1. The Lord’s commandment
The word Maundy comes from the Latin word mandatum. Maundy means commandment. It is called as a Commandment Thursday. “Mandatum novum do vobis” “a new commandment I give to you” (John 13:34). It is also known as Green Thursday in Germany to refer the practice of giving penitents a green branch as a token for completing their Lenten penance, and also known as Sheer Thursday (Holy Thursday), which refers to the ceremonial washing of altars on this day (ref: Britannica).
The following texts remind the mandate of God, such as Exodus 12:1-10, 11-14; 1 Corinthians 11:23-26; John 13:1-17. The mandate is to love and to serve, “a new commandment I give to you” (John 13:34). Christ's "mandate" is obeyed.
Tertullian, a pastor in the third century AD, a first man who used the word “Trinity” to describe the nature of God as Father, Son, and Holy Spirit. Tertullian was an apologist, he devoted himself to defining and defending the Christian faith against its critics. He said that mainly the deeds of a love so noble that lead many to Christ and to the church. Today, the world is divided very strongly based on language, religion, nationality, differences of condition, and difference of genders. But Jesus says to us love one another.
This command is not to love all but love one another. Love among the disciples, followers of Christ. The necessity of love among those who were to carry on Christ’s work had that night become apparent. (Expositor’s Greek Testament). The commandment to love your neighbour as your self (Leviticus 19:8) was a part of the Mosaic Law. But now christ commands to love one another. The most excellent way of love is set forth in 1 Corinthians 13 by Paul.
The Law of Moses is of moral idealism, but Jesus commands for divine perfection: LOVE as I have loved. That love inclusive of forgiving one another, caring one another, and supporting one another. No one can love as Christ loved in the power of their own sinful flesh. No one can love as Jesus loved by their own imperfect human effort but by the grace of God.

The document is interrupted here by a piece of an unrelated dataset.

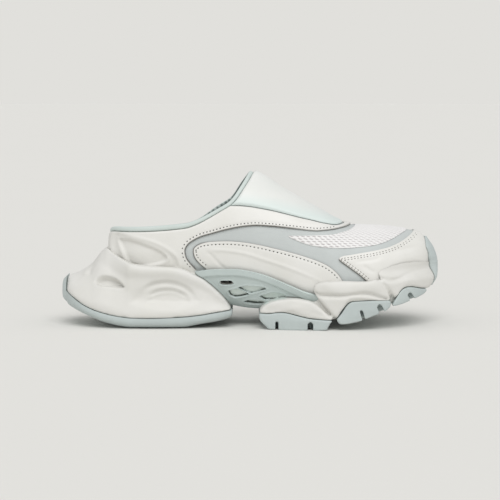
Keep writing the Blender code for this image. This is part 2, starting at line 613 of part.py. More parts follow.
def arch_plate(tree, finish):
    """The plate round the arch: a trough with windows and a slot, trimmed to its outline."""
    inside = ARCH["x"][(ARCH["x"] > -0.19) & (ARCH["x"] < 0.19)]
    grid = []
    for x in inside * SHOE_LENGTH:
        near = [(x, -y, z) for y, z in arch_rows(tree, x, -1)]
        far = [(x, y, z) for y, z in arch_rows(tree, x, 1)]
        grid.append(near[::-1] + [(x, 0, near[0][2])] + far)
    grid = np.array(grid)
    index = np.arange(grid.shape[0] * grid.shape[1]).reshape(grid.shape[:2])
    points = grid.reshape(-1, 3)
    faces = whole_faces(strip_faces(index)[:, ::-1])
    sheet = {"points": points, "faces": faces, "normals": vertex_normals(points, faces)}
    if sheet["normals"][index[len(inside) // 2, 0], 1] > 0:
        sheet["faces"] = [face[::-1] for face in faces]
        sheet["normals"] = -sheet["normals"]
    plate = shell("arch_plate", sheet, CLEARANCE, CLEARANCE + PLATE_THICKNESS, finish)
    combine(plate, "INTERSECT", prism("trim", outline(PLATE_OUTLINE), -SOLE_WIDTH, SOLE_WIDTH))
    for number, window in enumerate(WINDOWS + [SLOT]):
        combine(plate, "DIFFERENCE", prism(f"window_{number}", outline(window), -SOLE_WIDTH, SOLE_WIDTH))
    return plate


def cut_overlay(name, sheet, thickness, edges, low, high, finish):
    """A layer on the upper, cut from the wall between two offsets by an outline seen from the side."""
    layer = shell(name, sheet, CLEARANCE, CLEARANCE + thickness, finish)
    return combine(layer, "INTERSECT", prism("trim", outline(edges), low, high))


def collar_binding(sheet, finish):
    """The soft roll round the collar and throat, standing on the upper's edge."""
    index, throat = sheet["index"], sheet["throat"]
    loop = np.concatenate([index[0, : throat + 1, -1], index[1, 1:throat, -1][::-1]])
    edge, out = sheet["points"][loop], sheet["normals"][loop]
    run = np.roll(edge, -1, axis=0) - np.roll(edge, 1, axis=0)
    run /= np.linalg.norm(run, axis=1)[:, None]
    up = np.cross(out, run)
    up /= np.linalg.norm(up, axis=1)[:, None]
    up *= np.where(up[:, 2:] < 0, -1, 1)
    middle = edge + up * (BINDING_HEIGHT / 2 + CLEARANCE) + out * (OVERLAY_THICKNESS - UPPER_WALL) / 2
    turn = 2 * np.pi * np.arange(8) / 8
    rings = [
        middle + up * BINDING_HEIGHT / 2 * np.cos(angle) + out * BINDING_THICKNESS / 2 * np.sin(angle)
        for angle in turn
    ]
    rings = np.stack(rings, axis=1)
    index = np.arange(rings.shape[0] * rings.shape[1]).reshape(rings.shape[:2])
    index = np.concatenate([index, index[:, :1]], axis=1)
    index = np.concatenate([index, index[:1]], axis=0)
    return add_object("collar_binding", rings.reshape(-1, 3), whole_faces(strip_faces(index)), finish)


def insole(sheet, finish):
    """The footbed: a board that fills the bottom of the upper, a clearance inside its wall."""
    feather = sheet["index"][:, :, 0]
    edge = sheet["points"][feather] - sheet["normals"][feather] * (UPPER_WALL + 2 * CLEARANCE)
    along = np.linspace(0, 1, feather.shape[1])
    keep = np.where((along > 0) & (along < 1))[0]
    lower = edge[:, keep]
    upper = lower + (0, 0, INSOLE_THICKNESS)
    rings = np.stack([lower[0], lower[1], upper[1], upper[0]], axis=1)
    return loft("insole", rings, finish)


def bowed(place, value):
    """The tightest outward-bowed line over some values, read back at the same places."""
    kept = []
    for point in zip(place, value):
        while len(kept) > 1:
            (x1, v1), (x2, v2) = kept[-2:]
            if (v2 - v1) * (point[0] - x1) > (point[1] - v1) * (x2 - x1):
                break
            kept.pop()
        kept.append(point)
    return np.interp(place, *zip(*kept))


def toe_guard(tree, finish):
    """The guard up the toe: a strip that bows over what lies behind it, at a clearance."""
    rows = np.linspace(GUARD["z"][0], GUARD["z"][-1], 41)
    spread = np.linspace(-1, 1, 9)
    centre = read(SOLE_PLAN, "centre", SOLE_END) * SOLE_WIDTH
    y = centre + spread[None, :] * read(GUARD, "half", rows)[:, None] * SOLE_WIDTH
    behind = np.zeros_like(y)
    for i, j in np.ndindex(y.shape):
        start = Vector((SHOE_LENGTH, y[i, j], rows[i] * SHOE_HEIGHT))
        behind[i, j] = tree.ray_cast(start, Vector((-1, 0, 0)))[0].x
    fill = np.stack([bowed(rows, column) for column in behind.T], axis=1)[::3]
    z = np.broadcast_to(rows[::3, None] * SHOE_HEIGHT, fill.shape)
    y = y[::3]
    points = np.stack([fill, y, z], axis=-1).reshape(-1, 3)
    index = np.arange(fill.size).reshape(fill.shape)
    faces = whole_faces(strip_faces(index))
    normals = vertex_normals(points, faces)
    normals *= np.sign(normals[:, :1])
    sheet = {"points": points, "faces": faces, "normals": normals}
    return shell("toe_guard", sheet, 2 * CLEARANCE, 2 * CLEARANCE + GUARD_THICKNESS, finish)


def tree_of(*things):
    """A search tree over the surfaces of some objects."""
    points, faces = [], []
    for thing in things:
        start = len(points)
        points += [vertex.co.copy() for vertex in thing.data.vertices]
        faces += [[start + corner for corner in polygon.vertices] for polygon in thing.data.polygons]
    return BVHTree.FromPolygons(points, faces)


def settle():
    """Moves every piece so that the shoe's box is centred on the origin and stands on z = 0."""
    things = list(bpy.context.scene.objects)
    points = np.array([vertex.co for thing in things for vertex in thing.data.vertices])
    low, high = points.min(axis=0), points.max(axis=0)
    shift = Matrix.Translation((-(low[0] + high[0]) / 2, -(low[1] + high[1]) / 2, -low[2]))
    for thing in things:
        thing.data.transform(shift)


def make_finish(name, colour, roughness):
    """A plain Principled material."""
    finish = bpy.data.materials.new(name)
    finish.use_nodes = True
    shader = finish.node_tree.nodes["Principled BSDF"]
    shader.inputs["Base Color"].default_value = (*colour, 1)
    shader.inputs["Roughness"].default_value = roughness
    shader.inputs["Metallic"].default_value = 0
    return finish


def build():
    """Models every piece of the shoe."""
    for thing in list(bpy.data.objects):
        bpy.data.objects.remove(thing)
    foam = make_finish("foam", WHITE, 0.6)
    leather = make_finish("leather", WHITE, 0.45)
    textile = make_finish("textile", GREY_MINT, 0.9)
    smooth_panel = make_finish("smooth_panel", PANEL_WHITE, 0.35)
    soft_mint = make_finish("soft_mint", MINT, 0.8)
    rubber = make_finish("rubber", MINT, 0.55)
    hard_mint = make_finish("hard_mint", MINT, 0.4)

    sheet = upper_sheet()
    shell("upper", sheet, -UPPER_WALL, 0, textile)
    far = SOLE_WIDTH
    round_panel = [(x + EDGE_GAP, z - 2 * EDGE_GAP) for x, z in PANEL_EDGE[:3]]
    round_panel += [(x, z - 2 * EDGE_GAP) for x, z in PANEL_EDGE[3:]]
    behind = [(-0.064, 0.788), (-0.064, 1.1), (-0.45, 1.1), (-0.45, 0.05), (-0.142, 0.05)]
    quarter = QUARTER_EDGE + [(0.276, 0.70)] + round_panel + behind
    cut_overlay("quarter_overlay", sheet, OVERLAY_THICKNESS, quarter, -far, far, leather)
    panel = PANEL_EDGE + [(-0.060, 1.1), (0.260, 1.1)]
    cut_overlay("instep_panel", sheet, PANEL_THICKNESS, panel, -far, far, smooth_panel)
    saddle = SADDLE_EDGE + [(0.239, 0.05), (-0.118, 0.05)]
    cut_overlay("saddle_lateral", sheet, OVERLAY_THICKNESS, saddle, -far, 0, leather)
    cut_overlay("saddle_medial", sheet, OVERLAY_THICKNESS, saddle, 0, far, leather)
    toe = TOE_OVERLAY_EDGE + [(0.46, 0.65), (0.6, 0.65), (0.6, 0.05), (0.301, 0.05)]
    toe_overlay = cut_overlay("toe_overlay", sheet, OVERLAY_THICKNESS, toe, -far, far, leather)
    collar_binding(sheet, soft_mint)
    insole(sheet, textile)

    cavity = upper_form("cavity", sheet, OVERLAY_THICKNESS + 2 * CLEARANCE, CLEARANCE)
    form_tree = tree_of(cavity)
    midsole = heel_pod(foam)
    midsole.name = "midsole"
    pods = [pod("rear_pod", REAR_POD, POD_SIDE, foam), pod("middle_pod", MIDDLE_POD, POD_SIDE, foam)]
    pods.append(pod("toe_pod", TOE_POD, TOE_SIDE, foam))
    combine(midsole, "UNION", arch_core(form_tree, foam), *pods)
    combine(midsole, "DIFFERENCE", cavity)
    for sign in SIDES.values():
        deep = reach(form_tree, SLOT[0][0] * SHOE_LENGTH, SLOT[0][1] * SHOE_HEIGHT, sign) - SLOT_DEPTH
        low, high = sorted((sign * deep, sign * far))
        combine(midsole, "DIFFERENCE", prism("slot", outline(SLOT), low, high))
    arch_plate(form_tree, hard_mint)
    heel_rubber(rubber)
    notched(pod("outsole_rear_pad", REAR_PAD, POD_SIDE, rubber), REAR_NOTCHES)
    notched(pod("outsole_middle_pad", MIDDLE_PAD, POD_SIDE, rubber), MIDDLE_NOTCHES)
    notched(pod("outsole_toe_pad", TOE_PAD, TOE_SIDE, rubber), TOE_NOTCHES)
    toe_guard(tree_of(midsole, toe_overlay), rubber)
    settle()
    for thing in bpy.context.scene.objects:
        thing.data.shade_smooth()
        thing.data.set_sharp_from_angle(angle=0.7)


build()
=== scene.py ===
"""The looks of a sneaker mule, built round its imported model. +X to the toe, -Y to the outer side, metres."""

import math

import bmesh
import bpy
import numpy as np
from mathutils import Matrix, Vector
from mathutils.bvhtree import BVHTree


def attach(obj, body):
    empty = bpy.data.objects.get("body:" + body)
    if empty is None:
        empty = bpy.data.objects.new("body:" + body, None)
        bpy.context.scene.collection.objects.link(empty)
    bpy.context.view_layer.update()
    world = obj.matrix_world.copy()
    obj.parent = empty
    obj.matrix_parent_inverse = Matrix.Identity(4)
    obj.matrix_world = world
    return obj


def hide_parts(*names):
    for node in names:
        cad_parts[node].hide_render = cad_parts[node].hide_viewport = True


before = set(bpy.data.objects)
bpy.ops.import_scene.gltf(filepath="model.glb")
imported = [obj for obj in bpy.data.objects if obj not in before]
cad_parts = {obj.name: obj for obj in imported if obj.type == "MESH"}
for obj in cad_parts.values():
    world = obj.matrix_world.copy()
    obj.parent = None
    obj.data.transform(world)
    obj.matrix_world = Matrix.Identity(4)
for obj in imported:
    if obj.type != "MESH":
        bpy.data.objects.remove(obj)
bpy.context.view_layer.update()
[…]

Gladys Staines could forgive with the power of Christ and loved even her enemies who killed her dear husband and children. Mother Theresa could love because of her love for Christ. The real charity flows with the charity of Christ.
John says in 1 John 4:7 that believing community must love one another. We know that we have passed out of death into life, because we love the brothers (1 John 3:14). By this it is evident who are the children of God, and who are the children of the devil: whoever does not practice righteousness is not of God, nor is the one who does not love his brother (1 John 3:10).
2. The Lord’s covenant
Jesus announced the institution of a new covenant. No mere man could ever institute a new covenant between God and man, but Jesus is the God-man. He has the authority to establish a new covenant, sealed with blood, even as the old covenant was sealed with blood (Exodus 24:8).

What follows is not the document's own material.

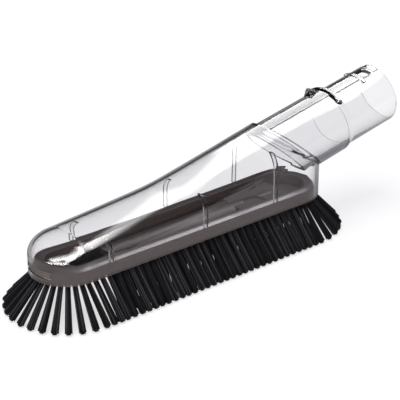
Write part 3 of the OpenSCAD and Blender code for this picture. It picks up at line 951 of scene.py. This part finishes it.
@dataclass
class Studio:
    """Floor, backdrop light and the camera at the photograph's angle."""

    azimuth: float = 39.9
    elevation: float = 24.54
    distance: float = 794.34
    target: tuple[float, float, float] = (13.69, 0.0, 13.06)
    focal_px: float = 1400.0
    frame_px: float = 400.0
    card_h: float = 278.0
    card_step: float = 3.0
    fill: float = 0.35
    sky: tuple[tuple[float, float], ...] = ((0.0, 0.06), (0.15, 0.07), (0.5, 0.12), (1.0, 0.16))
    shown_in: bpy.types.Collection | None = None
    lit: dict[str, bpy.types.Collection] = field(default_factory=dict)

    def camera(self, sizes: Sizes) -> None:
        """Places the camera as it stood for the photograph."""
        a, e = math.radians(self.azimuth), math.radians(self.elevation)
        towards = Vector((-math.sin(a) * math.cos(e), -math.cos(a) * math.cos(e), math.sin(e)))
        data = bpy.data.cameras.new("photo_view")
        data.sensor_width = 36.0
        data.lens = self.focal_px / self.frame_px * 36.0
        data.clip_start = 0.05
        data.clip_end = 20.0
        ob = bpy.data.objects.new("photo_view", data)
        ob.location = (sizes.stand @ Vector(self.target) + towards * self.distance) * MM
        ob.rotation_euler = towards.to_track_quat("Z", "Y").to_euler()
        bpy.context.scene.collection.objects.link(ob)
        bpy.context.scene.camera = ob

    def lamp(self, name: str, centre: tuple[float, float, float], along: tuple[float, float, float],
             size: tuple[float, float], radiance: float, on: bpy.types.Collection) -> bpy.types.Object:
        """Adds a soft rectangular lamp that faces the tool.

        Args:
            name: Its name.
            centre: Its centre, in metres.
            along: Direction of its long side.
            size: Its length and width, in metres.
            radiance: How bright its surface is, where 1 is white paper in full light.
            on: What it lights.

        Returns:
            The lamp.
        """
        data = bpy.data.lights.new(name, "AREA")
        data.shape = "RECTANGLE"
        data.size, data.size_y = size
        data.energy = radiance * math.pi * size[0] * size[1]
        ob = bpy.data.objects.new(name, data)
        back = Vector(centre).normalized()
        side = Vector(along)
        side = (side - back * side.dot(back)).normalized()
        turn = Matrix((side, back.cross(side), back)).transposed().to_4x4()
        ob.matrix_world = Matrix.Translation(centre) @ turn
        ob.visible_camera = False
        ob.visible_transmission = False
        ob.light_linking.receiver_collection = on
        bpy.context.scene.collection.objects.link(ob)
        return ob

    def card(self, name: str, sizes: Sizes, start: tuple[float, float], end: tuple[float, float],
             width: float, radiance: float, soft: tuple[float, float], height: float) -> None:
        """Hangs a bright reflection card level above the tool.

        Args:
            name: Its name.
            sizes: The tool's sizes, whose frame start and end are given in.
            start: One end of the card's left edge, in millimetres.
            end: The other end of that edge.
            width: How far the card reaches to the right of that edge.
            radiance: How bright it is.
            soft: Shares of its length and its width over which it fades out.
            height: Its height in the same frame. No two cards share one, because
                the first of two level lamps would hide the other.
        """
        edge = Vector((end[0] - start[0], end[1] - start[1], 0))
        right = Vector((edge.y, -edge.x, 0)).normalized()
        middle = Vector((start[0], start[1], height)) + edge / 2 + right * width / 2
        centre = (sizes.stand @ middle) * MM
        size = (edge.length * MM, abs(width) * MM)
        data = bpy.data.lights.new(name, "AREA")
        data.shape = "RECTANGLE"
        data.size, data.size_y = size
        data.energy = radiance * math.pi * size[0] * size[1]
        ob = bpy.data.objects.new(name, data)
        ob.location = centre
        ob.rotation_euler = (0, 0, math.atan2(edge.y, edge.x))
        ob.visible_camera = False
        ob.visible_diffuse = False
        ob.visible_transmission = False
        data.cycles.max_bounces = 0
        ob.light_linking.receiver_collection = self.shown_in
        bpy.context.scene.collection.objects.link(ob)
        self.soften(data, soft)

    def soften(self, data: bpy.types.Light, soft: tuple[float, float]) -> None:
        """Makes a card fade out over a share of its width at all four edges.

        It shows only in the outside of the clear plastic, not in what is
        seen through it.
        """
        data.use_nodes = True
        tree = data.node_tree
        glow = next(n for n in tree.nodes if n.type == "EMISSION")
        split = tree.nodes.new("ShaderNodeSeparateXYZ")
        tree.links.new(tree.nodes.new("ShaderNodeNewGeometry").outputs["Parametric"], split.inputs["Vector"])
        total = None
        for axis, share in zip(("X", "Y"), soft):
            for edge in (0.0, 1.0):
                fade = tree.nodes.new("ShaderNodeMapRange")
                fade.interpolation_type = "SMOOTHSTEP"
                fade.inputs["From Min"].default_value = edge
                fade.inputs["From Max"].default_value = abs(edge - share)
                tree.links.new(split.outputs[axis], fade.inputs["Value"])
                if total is None:
                    total = fade.outputs["Result"]
                    continue
                times = tree.nodes.new("ShaderNodeMath")
                times.operation = "MULTIPLY"
                tree.links.new(total, times.inputs[0])
                tree.links.new(fade.outputs["Result"], times.inputs[1])
                total = times.outputs["Value"]
        path = tree.nodes.new("ShaderNodeLightPath")
        outside = tree.nodes.new("ShaderNodeMath")
        outside.operation = "LESS_THAN"
        outside.inputs[1].default_value = 0.5
        tree.links.new(path.outputs["Transmission Depth"], outside.inputs[0])
        shown = tree.nodes.new("ShaderNodeMath")
        shown.operation = "MULTIPLY"
        tree.links.new(total, shown.inputs[0])
        tree.links.new(outside.outputs["Value"], shown.inputs[1])
        tree.links.new(shown.outputs["Value"], glow.inputs["Strength"])

    def world(self) -> None:
        """Shows white behind the tool and a dim studio in its reflections."""
        world = bpy.data.worlds.new("studio")
        bpy.context.scene.world = world
        world.use_nodes = True
        tree = world.node_tree
        tree.nodes.clear()
        out = tree.nodes.new("ShaderNodeOutputWorld")
        coords = tree.nodes.new("ShaderNodeTexCoord")
        split = tree.nodes.new("ShaderNodeSeparateXYZ")
        tree.links.new(coords.outputs["Generated"], split.inputs["Vector"])
        ramp = tree.nodes.new("ShaderNodeValToRGB")
        while len(ramp.color_ramp.elements) < len(self.sky):
            ramp.color_ramp.elements.new(0.5)
        for element, (place, grey) in zip(ramp.color_ramp.elements, self.sky):
            element.position = place
            element.color = (grey, grey, grey * 1.04, 1.0)
        tree.links.new(split.outputs["Z"], ramp.inputs["Fac"])
        seen = tree.nodes.new("ShaderNodeBackground")
        tree.links.new(ramp.outputs["Color"], seen.inputs["Color"])
        even = tree.nodes.new("ShaderNodeBackground")
        even.inputs["Color"].default_value = (self.fill, self.fill, self.fill * 1.03, 1.0)
        path = tree.nodes.new("ShaderNodeLightPath")
        dim = tree.nodes.new("ShaderNodeMixShader")
        tree.links.new(path.outputs["Diffuse Depth"], dim.inputs["Fac"])
        tree.links.new(seen.outputs["Background"], dim.inputs[1])
        tree.links.new(even.outputs["Background"], dim.inputs[2])
        white = tree.nodes.new("ShaderNodeBackground")
        white.inputs["Color"].default_value = (1.0, 1.0, 1.0, 1.0)
        mix = tree.nodes.new("ShaderNodeMixShader")
        tree.links.new(path.outputs["Is Camera Ray"], mix.inputs["Fac"])
        tree.links.new(dim.outputs["Shader"], mix.inputs[1])
        tree.links.new(white.outputs["Background"], mix.inputs[2])
        tree.links.new(mix.outputs["Shader"], out.inputs["Surface"])

    def floor(self) -> None:
        """Adds the pale floor that the tool stands on."""
        bm = bmesh.new()
        bmesh.ops.create_grid(bm, x_segments=8, y_segments=8, size=3000.0)
        ob = make_piece("floor", bm, FloorPaper().build(), 30)
        self.lit["all"].objects.link(ob)

    def build(self, sizes: Sizes) -> None:
        """Builds the whole studio."""
        bpy.context.scene.view_settings.view_transform = "Standard"
        self.shown_in = bpy.data.collections.new("cards_show_in")
        self.lit = {name: bpy.data.collections.new(f"lit_{name}") for name in ("all", "tray")}
        self.camera(sizes)
        self.world()
        self.floor()
        for rise, (name, start, end, width, radiance, soft) in enumerate((
                ("long_card", (18, -22), (236, 446), 300.0, 7.5, (0.08, 0.10)),
                ("shoulder_card", (104, -16), (79, -205), 140.0, 22.0, (0.16, 0.50)),
                ("nose_card", (125, -160), (-800, -873), 220.0, 20.0, (0.12, 0.50)),
                ("mid_card", (-620, 110), (0, -112), 310.0, 22.0, (0.20, 0.50)),
                ("end_card", (-2600, 560), (-330, -10), 1400.0, 18.0, (0.10, 0.35)))):
            self.card(name, sizes, start, end, width, radiance, soft, self.card_h + rise * self.card_step)
        self.lamp("key", (-0.37, 0.07, 2.0), (1, 0, 0), (1.2, 1.2), 4.4, self.lit["all"])
        self.lamp("front", (-0.62, -0.85, 0.42), (1, 0, 0), (0.5, 0.35), 22.0, self.lit["tray"])
        rim = self.lamp("rim_card", (0.63, 0.24, 0.85), (1, -1, 0), (0.40, 0.25), 104.0, self.lit["tray"])
        rim.visible_diffuse = False
        rim.data.color = (1.0, 0.95, 0.94)


def main() -> None:
    """Builds the studio and every piece."""
    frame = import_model()
    sizes = Sizes()
    studio = Studio()
    studio.build(sizes)

    hood = ClearHood(sizes).build(ClearPlastic().build())
    studio.shown_in.objects.link(hood)
    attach(hood, "root")
    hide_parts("hood")

    tray = frame["nodes"]["bristle_tray"]
    tray_finish = TrayPlastic().build()
    for slot in tray.material_slots:
        slot.material = tray_finish
    for group in studio.lit.values():
        group.objects.link(tray)
    log.info("bristle_tray: dressed")

    row = TuftRow(sizes)
    bristle = Bristle().build()
    for side in Side:
        piece = row.build(side, bristle)
        studio.lit["all"].objects.link(piece)
        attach(piece, "root")
        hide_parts(side.value)


if __name__ == "__main__":
    main()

The new covenant concerns an inner transformation that cleanses us from all sin. God will put His law in their minds, and write it on their hearts. For He will forgive their iniquity, and their sin He will remember them no more (Jeremiah31:33-34). This covenant is all about a new, and close relationship with God. We can say that the blood of Jesus made the new covenant possible, and it also made it sure and reliable.
The breaking of Christ's body as a sacrifice is here commemorated by the breaking of bread which is the bread of God (Leviticus 21:6, 8,17). This bread was given to be food for our souls to nourish and satisfy, and joining ourselves to him in an everlasting covenant.
As we eat the bread, we should remember how Jesus was broken, pierced, and beaten with stripes for our redemption. As we drink the cup, we should remember that His blood, His life was poured out on Calvary for us. His redemption has reconciled us to God, we can now sit down to a meal with Jesus, and enjoy each other’s company.
The Roman Catholic Church believe transubstantiation that is the bread and the wine actually become the body and blood of Jesus. Martin Luther explained of consubstantiation that is the bread remains bread and the wine remains wine, but by faith they are the same as Jesus’ actual body. John Calvin taught that Jesus’ presence in the bread and wine is real, but only spiritual, not physical. Zwingli taught that the bread and wine are significant symbols that represent the body and blood of Jesus (Enduring word commentary).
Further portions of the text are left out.